Curioso como negando que o salário seja central, fixa sua análise exatamente no salário. Coloca nas costas dos sindicatos e professores algo que ele inventou. A questão não é só salarial e os professores e seus sindicatos sabem muito bem disso.
Além disso, os sindicatos estavam aqui muito antes da qualidade da educação ser um problema.
Mas… note bem – ele já tem a solução:
“Existem muitas coisas que vocês precisarão fazer, na prática, para melhorar a qualidade do ensino, e sobre elas já discorri em alguns livros e artigos aqui.”
Leiam GI, é simples. De preferência, contratem-no para palestras. Ilustrem-se…
“… vocês não podem menosprezar a ciência e os achados da literatura empírica sempre que, como na questão dos salários, eles forem contrários aos interesses de vocês. Ou vocês acreditam em ciência, ou não acreditam.”
Bem, se usarmos a lógica de GI com seu próprio “artigo” na Veja, podemos chegar a conclusão idêntica: seu artigo é absolutamente inútil para a formulação de políticas públicas exatamente por esta razão. Ignora a ciência disponível.
Se GI levasse em conta a evidência disponível sobre suas ideias, não persistiria nelas. Sua conversa é a mesma dos reformadores empresariais americanos nos últimos 30 anos. Não consta que ela tenha melhorado a educação americana.
Isso sim é ciência. E está disponível para estudo. No Chile, mesma coisa, com a novidade que o país agora começa um processo de reversão da aplicação das ideias que GI propõe, após passeatas que variaram entre 80 e 100 mil pessoas. Acorda Gustavo.

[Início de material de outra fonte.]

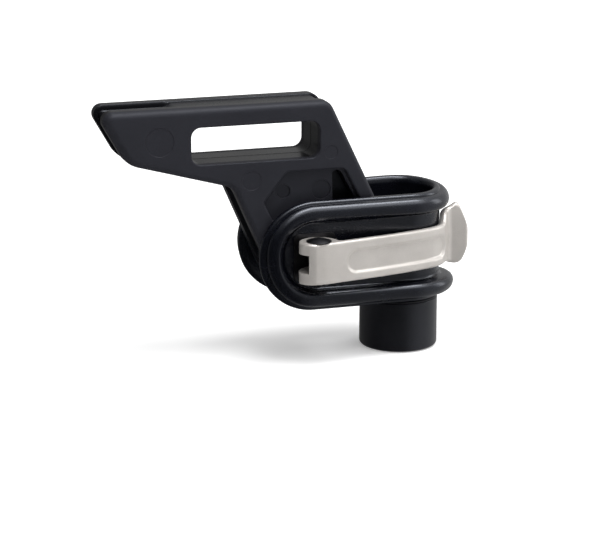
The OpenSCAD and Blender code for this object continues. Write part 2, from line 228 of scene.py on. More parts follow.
print("finishes made:", len(finishes))


# mesh tools, all in millimetres

def unit(vector):
    return vector / vector.length


def roundCorners(points, steps=8):
    # points are (x, y, radius, mark); gives [x, y, mark], and the mark changes evenly through each corner
    path = []
    count = len(points)
    for index, point in enumerate(points):
        before, after = points[index - 1], points[(index + 1) % count]
        here = Vector(point[:2])
        mark = point[3] if len(point) > 3 else 0.0
        oldMark = before[3] if len(before) > 3 else 0.0
        if point[2] <= 0:
            path.append([here.x, here.y, mark])
            continue
        back = unit(Vector(before[:2]) - here)
        ahead = unit(Vector(after[:2]) - here)
        half = math.acos(max(-1, min(1, back.dot(ahead)))) / 2
        centre = here + unit(back + ahead) * point[2] / math.sin(half)
        start = here + back * point[2] / math.tan(half) - centre
        end = here + ahead * point[2] / math.tan(half) - centre
        first = math.atan2(start.y, start.x)
        turn = (math.atan2(end.y, end.x) - first + 3 * math.pi) % (2 * math.pi) - math.pi
        for step in range(steps + 1):
            part = step / steps
            angle = first + turn * part
            path.append([centre.x + point[2] * math.cos(angle), centre.y + point[2] * math.sin(angle),
                         oldMark + (mark - oldMark) * part])
    return path


def area(path):
    return sum(a[0] * b[1] - b[0] * a[1] for a, b in zip(path, path[1:] + path[:1])) / 2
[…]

O fenômeno educacional é multideterminado. Se isolar o salário do contexto, ele não resolve. Não há bala de prata em educação. Mas se lidar com o salário no contexto das outras variáveis (por exemplo, nível sócio econômico do aluno, escola de tempo integral, infraestrutura da escola, etc.) então, o conjunto faz diferença.
E claro, para quem é empresário e não vive de salário, é sempre fácil dizer:
“… abandonem essa obsessão por salários. Ela está impedindo que vocês vejam todos os outros problemas — seus e dos outros. O discurso sobre salários é inconsistente.”
Finalmente, GI termina com uma pitada de empreendedorismo salvacionista empresarial:
“O respeito da sociedade não virá quando vocês tiverem um contracheque mais gordo. Virá se vocês começarem a notar suas próprias carências e lutarem para saná-las, dando ao país o que esperamos de vocês: educação de qualidade para nossos filhos.”
Está dito.
Bem, fiquemos por aqui. Na Roma antiga, para cada cristão que era lançado aos leões, apareciam outros dez. O melhor é não fazermos mártires. Vai passar.